(Your objective):
Only the lines from the one holding "build_upper_body(body)" through the one holding "imported = [obj" are to be retyped, exactly as they appear, with both boundary lines included.
─── Dataset excerpt
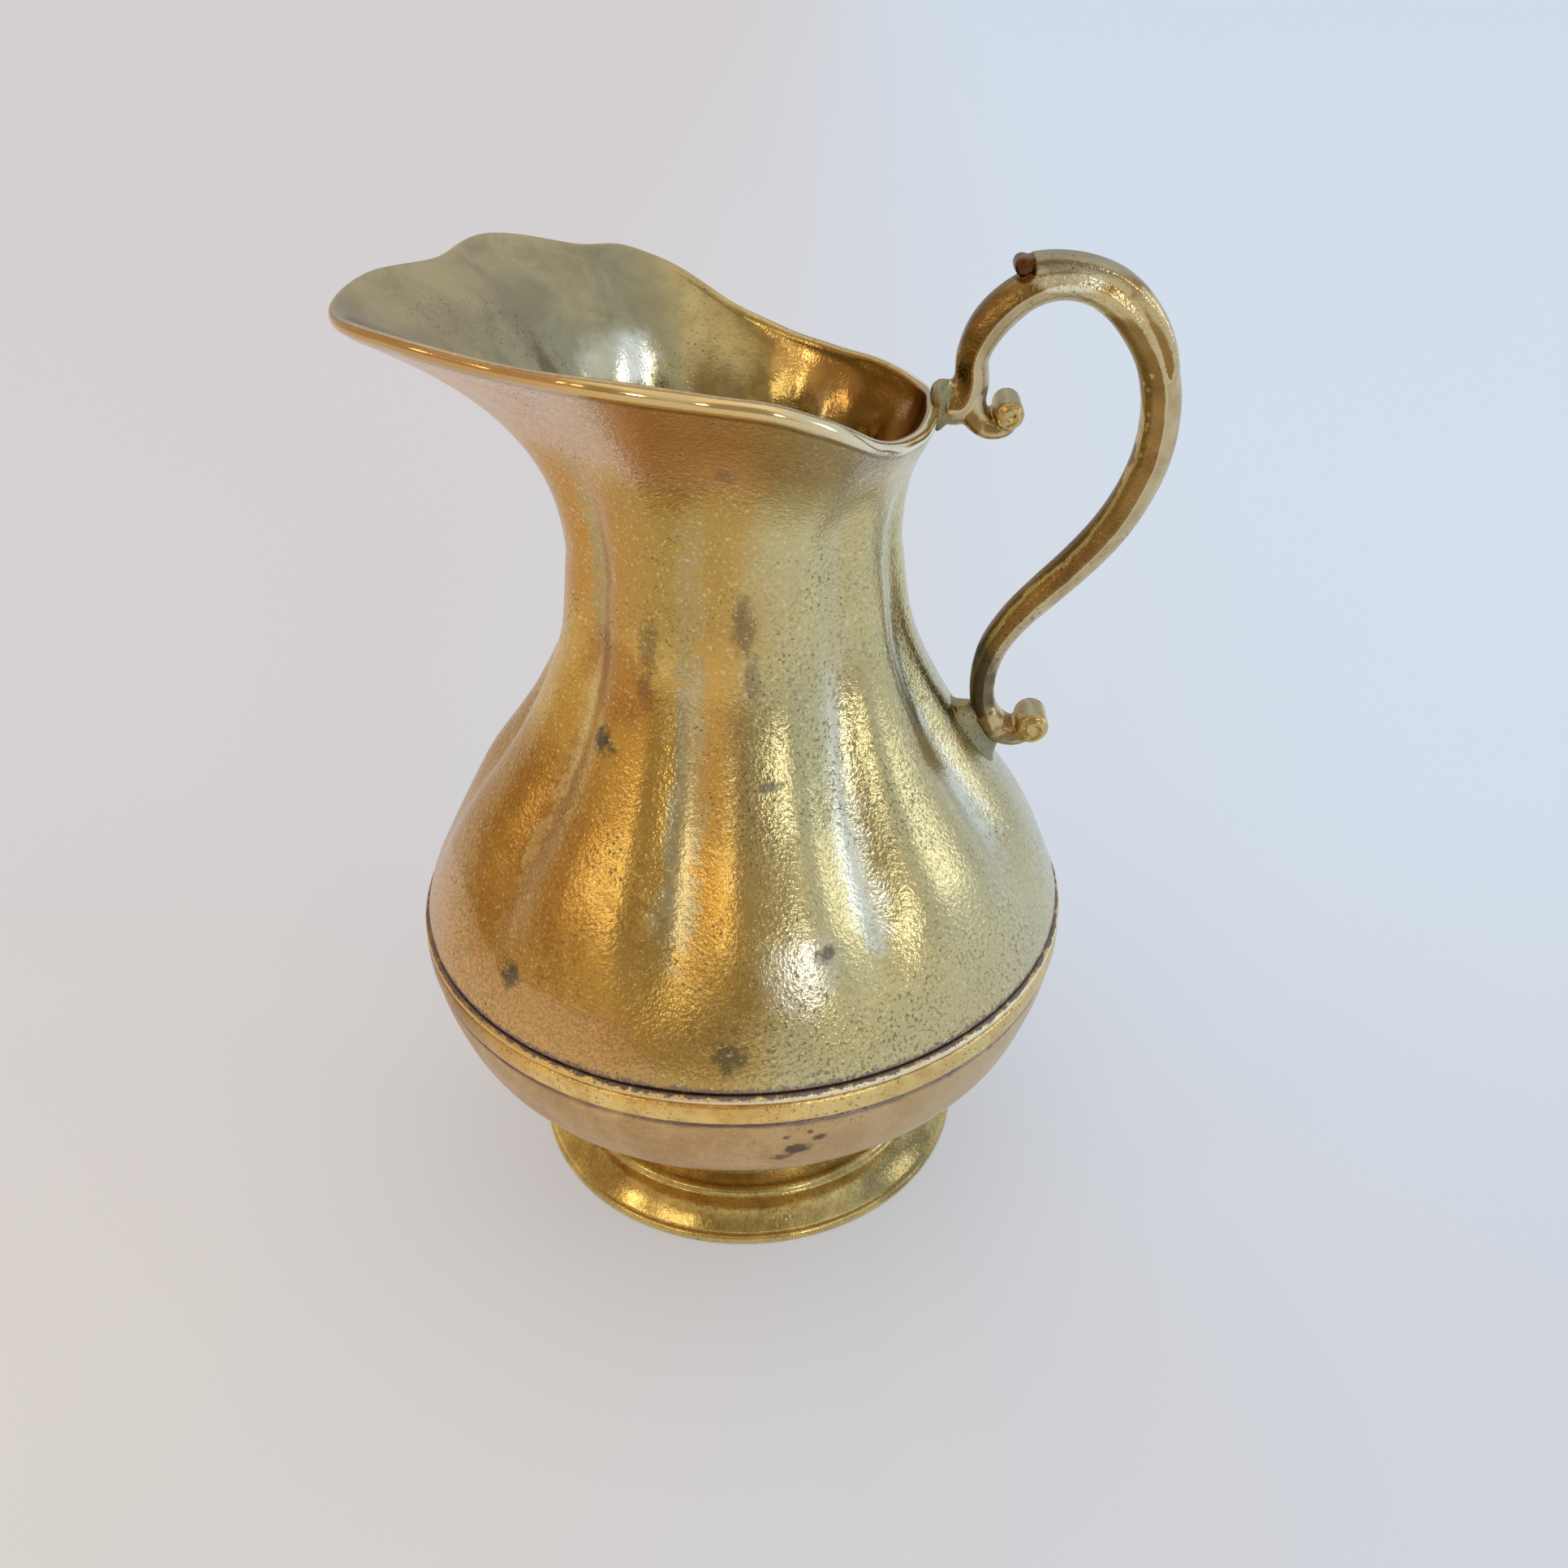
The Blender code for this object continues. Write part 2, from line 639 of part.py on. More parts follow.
def build_handle(material):
    """Cast scroll handle: main strand with stub, thumb tongue with its bulb, and two volutes."""
    handle = swept("handle", STRAND, (HANDLE_WIDTH, HANDLE_FOOT_WIDTH), per_span=2)
    handle.hide_render = False
    handle.display_type = "TEXTURED"
    handle.data.materials.append(material)
    pieces = [
        swept("tongue_shape", TONGUE, (HANDLE_WIDTH - 0.0005,) * 2, per_span=2, corner=0.40),
        swept("upper_arm_shape", UPPER_ARM, (HANDLE_WIDTH - 0.0007,) * 2, per_span=2),
        swept("lower_arm_shape", LOWER_ARM, (HANDLE_FOOT_WIDTH - 0.0003,) * 2, per_span=2),
        barrel("bulb_shape", BULB_CENTRE, BULB_RADIUS, HANDLE_WIDTH - 0.0024),
        barrel("upper_volute_shape", UPPER_VOLUTE_CENTRE, UPPER_VOLUTE_RADIUS, HANDLE_WIDTH + 0.0004),
        barrel("lower_volute_shape", LOWER_VOLUTE_CENTRE, LOWER_VOLUTE_RADIUS, HANDLE_FOOT_WIDTH + 0.0006),
    ]
    for piece in pieces:
        combine(handle, piece, "UNION")
    return handle


def block(name, centre, angle, size):
    """Box centred in the XZ plane and turned about Y, for trimming."""
    a = math.radians(angle)
    points = []
    for sx in (-1, 1):
        for sy in (-1, 1):
            for sz in (-1, 1):
                u = sx * size[0] / 2
                w = sz * size[2] / 2
                x = centre[0] + u * math.cos(a) - w * math.sin(a)
                z = centre[1] + u * math.sin(a) + w * math.cos(a)
                points.append((x, sy * size[1] / 2, z))
    faces = [(0, 1, 3, 2), (4, 6, 7, 5), (0, 4, 5, 1), (2, 3, 7, 6), (0, 2, 6, 4), (1, 5, 7, 3)]
    mesh = bpy.data.meshes.new(name)
    mesh.from_pydata(points, [], faces)
    return add_object(name, mesh, None, hidden=True)


def cushion(name, centre, angle, length, width, thickness, material, sides=28):
    """Flat oval plate with a chamfered edge, lying along a line in the XZ plane."""
    a = math.radians(angle)
    along = (math.cos(a), math.sin(a))
    up = (-math.sin(a), math.cos(a))
    rings = []
    for level, shrink in ((-0.5, 0.0), (0.10, 0.0), (0.5, 0.0012)):
        ring = []
        for j in range(sides):
            b = 2 * math.pi * j / sides
            c = math.cos(b)
            s = math.sin(b)
            u = math.copysign(abs(c) ** 0.7, c) * (length / 2 - shrink)
            y = math.copysign(abs(s) ** 0.7, s) * (width / 2 - shrink)
            h = level * thickness
            ring.append((centre[0] + u * along[0] + h * up[0], y, centre[1] + u * along[1] + h * up[1]))
        rings.append(ring)
    mesh = ring_mesh(name, rings, closed_rows=False)
    work = bmesh.new()
    work.from_mesh(mesh)
    work.verts.ensure_lookup_table()
    work.faces.new([work.verts[i] for i in range(sides)])
    work.faces.new([work.verts[len(work.verts) - 1 - i] for i in range(sides)])
    work.to_mesh(mesh)
    work.free()
    return add_object(name, mesh, material)


def build_joints(handle, envelope, material):
    """Brazed collar at the rim and brazed pad on the shoulder, each fitted to the body's surface."""
    middle = ((RIM_BRAZE_X[0] + RIM_BRAZE_X[1]) / 2, RIM_BRAZE_Z)
    depth = RIM_BRAZE_X[1] - RIM_BRAZE_X[0] - GAP
    collar = cushion(
        "rim_braze", (middle[0] - GAP / 2, middle[1]), -90.0,
        2 * RIM_BRAZE_RADII[1], 2 * RIM_BRAZE_RADII[0], depth, material,
    )
    combine(collar, envelope, "DIFFERENCE")
    pad = cushion(
        "shoulder_braze", PAD_CENTRE, PAD_ANGLE, PAD_LENGTH, PAD_WIDTH, PAD_THICKNESS, material,
    )
    combine(pad, envelope, "DIFFERENCE")
    a = math.radians(PAD_ANGLE)
    size = HANDLE_TRIM
    shift = size / 2 - PAD_THICKNESS / 2 - GAP
    centre = (PAD_CENTRE[0] + shift * math.sin(a), PAD_CENTRE[1] - shift * math.cos(a))
    trimmer = block("handle_foot_trim", centre, PAD_ANGLE, (2 * size, size, size))
    combine(handle, trimmer, "DIFFERENCE")


def centre_on_footprint():
    """Moves every object so that the origin is under the middle of the whole jug's footprint."""
    bpy.context.view_layer.update()
    graph = bpy.context.evaluated_depsgraph_get()
    corners = []
    for obj in bpy.data.objects:
        if not obj.hide_render:
            corners += [Vector(corner) for corner in obj.evaluated_get(graph).bound_box]
    middle_x = (min(c.x for c in corners) + max(c.x for c in corners)) / 2
    middle_y = (min(c.y for c in corners) + max(c.y for c in corners)) / 2
    for obj in bpy.data.objects:
        obj.location = (-middle_x, -middle_y, 0.0)


def main():
    for obj in list(bpy.data.objects):
        bpy.data.objects.remove(obj, do_unlink=True)
    body = brass("body_brass", (0.62, 0.42, 0.16), 0.34)
    polished = brass("polished_brass", (0.74, 0.52, 0.16), 0.20)
    bowl = brass("bowl_brass", (0.58, 0.40, 0.20), 0.36)
    cast = brass("handle_brass", (0.50, 0.34, 0.12), 0.32)
    braze = brass("braze_alloy", (0.46, 0.45, 0.30), 0.50)
    build_foot(polished)
    build_lower_bowl(bowl)
    build_girdle_band(polished)
    build_upper_body(body)
    envelope = build_body_envelope()
    handle = build_handle(cast)
    build_joints(handle, envelope, braze)
    centre_on_footprint()


main()
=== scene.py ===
"""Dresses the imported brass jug: finely formed pieces, old brass finishes, a pale floor and soft light.

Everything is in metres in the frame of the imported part. The jug's axis is upright at (AXIS_X, 0), the
handle lies in the XZ plane towards +X, and directions round the jug are degrees from +X.
"""

import math

import bpy
import numpy as np
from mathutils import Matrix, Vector


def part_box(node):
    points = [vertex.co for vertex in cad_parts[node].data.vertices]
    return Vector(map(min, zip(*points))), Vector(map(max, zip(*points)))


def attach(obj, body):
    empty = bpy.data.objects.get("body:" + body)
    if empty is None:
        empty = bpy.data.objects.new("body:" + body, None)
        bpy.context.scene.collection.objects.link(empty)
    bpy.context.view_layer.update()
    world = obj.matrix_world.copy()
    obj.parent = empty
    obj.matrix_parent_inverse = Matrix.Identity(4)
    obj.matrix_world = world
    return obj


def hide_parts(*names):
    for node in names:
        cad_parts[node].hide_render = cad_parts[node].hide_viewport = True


bl_info = {
    "name": "Old Brass Jug",
    "version": (1, 0, 0),
    "blender": (4, 5, 0),
    "location": "View3D > Sidebar > Jug",
    "description": "Builds a fluted brass jug with its scroll handle, finishes and stage",
    "category": "Object",
}

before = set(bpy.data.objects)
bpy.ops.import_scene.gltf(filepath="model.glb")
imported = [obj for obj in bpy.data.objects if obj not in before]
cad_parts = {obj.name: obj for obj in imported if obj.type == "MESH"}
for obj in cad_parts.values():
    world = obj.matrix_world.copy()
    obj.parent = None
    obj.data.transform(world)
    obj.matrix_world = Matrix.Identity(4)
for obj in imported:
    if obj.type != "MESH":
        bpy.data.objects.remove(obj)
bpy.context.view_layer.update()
FOOT_LOW, FOOT_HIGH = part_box("foot")
BAND_LOW, BAND_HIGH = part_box("girdle_band")

AXIS_X = (FOOT_LOW.x + FOOT_HIGH.x) / 2
BOWL_BOTTOM_Z = 0.0185
BAND_LOW_Z = 0.065
BAND_TOP_Z = 0.0732
SEAM_Z = 0.069
BAND_SEAT_RADIUS = 0.0757
NECK_Z = 0.165
LOBES = 9
GROOVE_START_Z = 0.077
GROOVE_FULL_Z = 0.105
SPOUT_ANGLE = -160.0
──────
(Output):
    build_upper_body(body)
    envelope = build_body_envelope()
    handle = build_handle(cast)
    build_joints(handle, envelope, braze)
    centre_on_footprint()


main()
=== scene.py ===
"""Dresses the imported brass jug: finely formed pieces, old brass finishes, a pale floor and soft light.

Everything is in metres in the frame of the imported part. The jug's axis is upright at (AXIS_X, 0), the
handle lies in the XZ plane towards +X, and directions round the jug are degrees from +X.
"""

import math

import bpy
import numpy as np
from mathutils import Matrix, Vector


def part_box(node):
    points = [vertex.co for vertex in cad_parts[node].data.vertices]
    return Vector(map(min, zip(*points))), Vector(map(max, zip(*points)))


def attach(obj, body):
    empty = bpy.data.objects.get("body:" + body)
    if empty is None:
        empty = bpy.data.objects.new("body:" + body, None)
        bpy.context.scene.collection.objects.link(empty)
    bpy.context.view_layer.update()
    world = obj.matrix_world.copy()
    obj.parent = empty
    obj.matrix_parent_inverse = Matrix.Identity(4)
    obj.matrix_world = world
    return obj


def hide_parts(*names):
    for node in names:
        cad_parts[node].hide_render = cad_parts[node].hide_viewport = True


bl_info = {
    "name": "Old Brass Jug",
    "version": (1, 0, 0),
    "blender": (4, 5, 0),
    "location": "View3D > Sidebar > Jug",
    "description": "Builds a fluted brass jug with its scroll handle, finishes and stage",
    "category": "Object",
}

before = set(bpy.data.objects)
bpy.ops.import_scene.gltf(filepath="model.glb")
imported = [obj for obj in bpy.data.objects if obj not in before]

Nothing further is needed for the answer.